603 So. 2d 566 | Fla. Dist. Ct. App. | 1992
Kenneth S. SHAFFER, Appellant/Cross Appellee,
v.
Robert L. RICCI, Appellee/Cross Appellant.
District Court of Appeal of Florida, Fourth District.
*567 H. Collins Forman, Jr., of Watson, Loving & Forman, P.A., Fort Lauderdale, for appellant/cross appellee.
Charles L. Curtis, of Doumar, Cazel, Curtis, Cross & Laystrom, Fort Lauderdale, for appellee/cross appellant.
PER CURIAM.
This appeal has emerged from a trial over an alleged agreement between Shaffer and Ricci in connection with the sale of Shaffer's accounting practice. In 1973, Ricci began work as an accountant for Shaffer. Some ten years later, Ricci and Shaffer agreed orally to take the same base salary and to split the net profits, 60% to Shaffer and 40% to Ricci. In December 1986, Shaffer entered into an agreement to sell the practice to Millward and Company. The Agreement for Sale between Shaffer and Millward provided that the purchase was contingent upon Ricci accepting employment with the new firm. Ricci was not a party to the written, sale contract; and he took no part in the negotiations between Millward and Shaffer.
Ricci contended that Shaffer agreed to pay Ricci $48,000 over the next four years, which was in pari passu with the payout period fixed between Shaffer and Millward for sale of the business. Ricci alleged that the payment was offered, among other reasons, to induce Ricci to enter into an employment agreement with Millward. In the two years following the sale, Shaffer made two payments to Ricci, totalling $4,000. This, Shaffer testified, had nothing to do with the sale to Millward, but was merely a bonus paid to Ricci to express his appreciation for Ricci's good work over the years.

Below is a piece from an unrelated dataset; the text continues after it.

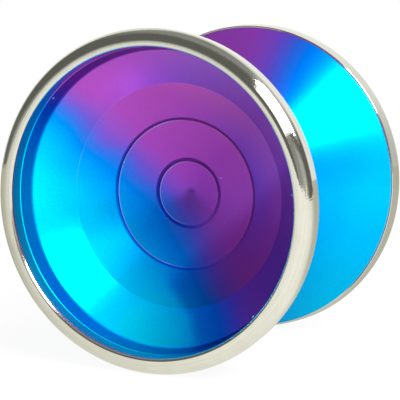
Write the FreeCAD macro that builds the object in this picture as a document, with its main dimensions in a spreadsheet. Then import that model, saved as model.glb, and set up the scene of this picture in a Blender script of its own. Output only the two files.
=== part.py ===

After a bench trial, the trial court found that Ricci and Shaffer had an oral agreement. Although the court found no consideration, it reasoned that the material benefit rule operated to render the agreement enforceable against Shaffer. The court also found that the statute of frauds barred enforcement of the oral agreement beyond the first year of the four year period for payment. Last, the court found that the $4,000 paid to Ricci was a bonus, separate and apart from Shaffer's promise to pay $48,000 to Ricci over four years.
We agree with the trial court's finding of an enforceable agreement, but conclude *568 that the court erred in determining that there was no independent consideration for the agreement. First, we note that the court employed the material benefit rule as a substitute for consideration, even though the record contained substantial, uncontradicted evidence of valid consideration for this agreement. Shaffer had decided to retire from the accounting business and sought to sell his practice. Ricci's agreement to work for Millward was a specific condition of the sale agreement between Shaffer and Millward. The deal with Millward further contemplated that Shaffer would receive, after the sale, a percentage of the business generated from Shaffer's original clients.
Having Ricci continue to serve these clients, now as a Millward employee, helped insure that these clients would remain with Millward, an important element in the sale for Millward. Thus, Ricci's agreement not only facilitated the sale, but also insured a maximum payout to Shaffer. Ricci, meanwhile, was under no pre-existing obligation to stay with Millward. Indeed, he was free to leave and set up an accounting business for himself, which could have competed directly with Millward for Shaffer's former clients. Hence, we cannot agree that the oral agreement between Shaffer and Ricci lacked consideration of its own.
The trial court also erred in applying the statute of frauds. The agreement between Millward and Shaffer provided as a condition that Ricci agree to sign an employment contract to work for Millward. Ricci signed the employment contract with Millward when Millward and Shaffer signed their agreement. In signing the employment contract, Ricci fully performed his part of the oral agreement with Shaffer. When one party to an oral contract fully performs, the statute of frauds defense is no longer available. J.F. Hoff Elec. Co., Inc. v. Goldstein, 560 So.2d 419 (Fla. 4th DCA 1990); Venditti-Siravo, Inc. v. City of Hollywood, 418 So.2d 1251, 1253 (Fla. 4th DCA 1982). Thus, we find the agreement enforceable against Shaffer in its entirety.
Finally, we return to the matter of Shaffer's $4,000 payment to Ricci. At oral argument, Ricci conceded that this amount was paid not as a separate bonus but rather as against the total debt of $48,000. We accept this concession and remand with instructions to enforce the entire $48,000 agreement, reduced by a credit for the $4,000 already paid, plus pre-judgment interest recalculated from the date performance should have commenced to reflect the new award.
REVERSED AND REMANDED WITH DIRECTIONS.
POLEN and FARMER, JJ., and JAMES E. ALDERMAN, Senior Justice, concur.